Personal Development

Self Awareness... Buzzwords?

24th January 12

The question who am I? Is universal. It is also something of a cliche, yet how well do you know yourself really? We knowour physical being, (how we feel physically) and we know how we feel emotionally (most of the time) so what is self awareness and what has it got to do with your career? Apparently a great deal...
So lets begin with some questions: What impact do you have on others? In fact, write down the names of three significant people (significant in the sense that they are significant in your career - boss, client , colleague etc.). Now write down what impact they would say you have on them. Difficult? Of course it is. We know what impact we would like to think we have (you might have gone that way thinking about the question when we first posed it) but the impact we would like to make may be very different from the impact we actually make. Are we confident and competent or arrogant and cocky? Quiet and thoughtful or ineffective and passive? There are always multiple versions of reality, multiple perspectives depending on where you are looking from  and the glass through which you look. Clients look from a place that we really need to understand if we are to gain their respect and been seen as a professional.
Perception is central to your relationships with clients. They are only in contact with you a very small percentage of the time that you are at work so they are relying on snapshots to make their decisions and assessments of you. Also we need to remember that people often recall how they felt more readily than remembering what was said. A sure fire indicator of how well we know ourselves and the impact we have on others is who we ask for such feedback.... no-one? that would be because of what? Not wanting to hear the answer...
The only way that any of us can develop a real sense of self and in particular our impact on others is to undertake a range of different 'calibrations'. In the first instant external calibrations and then slowly developing the skill of internal calibration as we become more confident in our assessment and knowledge of our self.
First calibration: ask the person most likely to give you straightforward, brutally honest and undiluted feedback, and listen to them harder than you have ever listened. What are you listening for? You are listening for the moments when they move in and out of giving you feedback for you and giving you feedback for themselves. Everyone has agendas and they spill into the
things we say and the way we interact with others.

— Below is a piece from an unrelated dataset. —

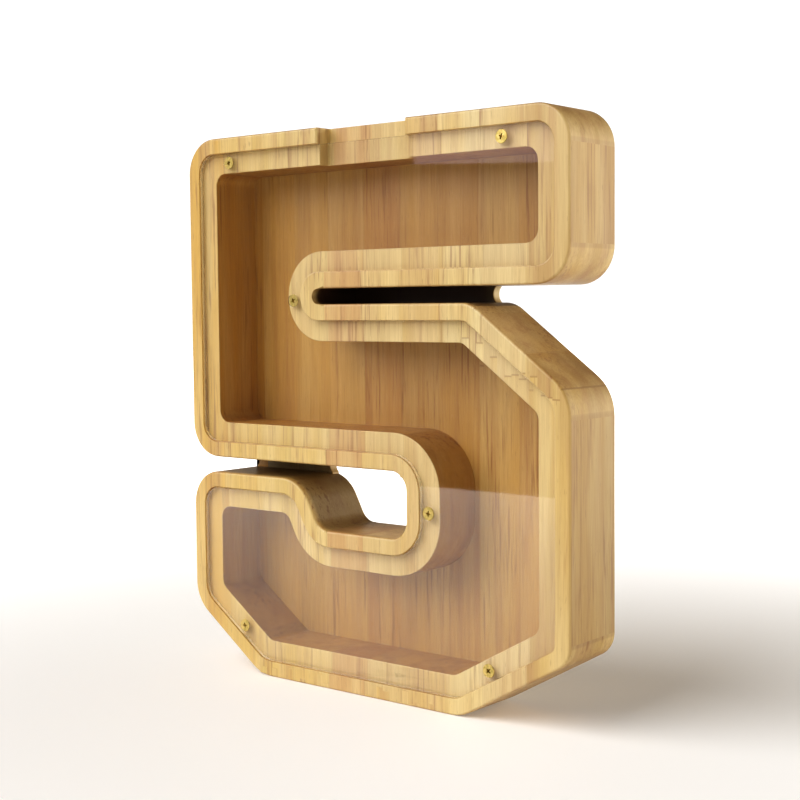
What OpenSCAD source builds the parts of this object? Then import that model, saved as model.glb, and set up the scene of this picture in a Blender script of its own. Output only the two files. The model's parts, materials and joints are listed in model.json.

If you have a very down to earth, honest friend who is strong enough to give you very direct, no nonsense (and no holds barred) feedback then you are indeed fortunate. The next piece is to assess the feedback and identify what you believe to be true and what you believe to be about their stuff or their agenda interfering. At the same time you need to recognise when you too start filtering the feedback messages. What does filtering mean? When you start dismissing or watering down feedback that you don’t want to be true.
The above takes a lot of practice and a lot of careful consideration without allowing your emotions get in the way of a clear view of self. Another way to develop greater understanding of self is to practice noticing your emotional state throughout your working day or at home. Notice when things change. Notice when you get flustered, notice when you get angry, notice when you get impatient and recognise that these emotions are impacting on the way you speak to others and the overall impact you have on them . Noticing your emotional states will lead to you being able to make better choices about whether you act on the emotion or let it go and that is the start of emotional intelligence.
What impact do you have on clients? We've no idea but you will if you stop long enough to consider it.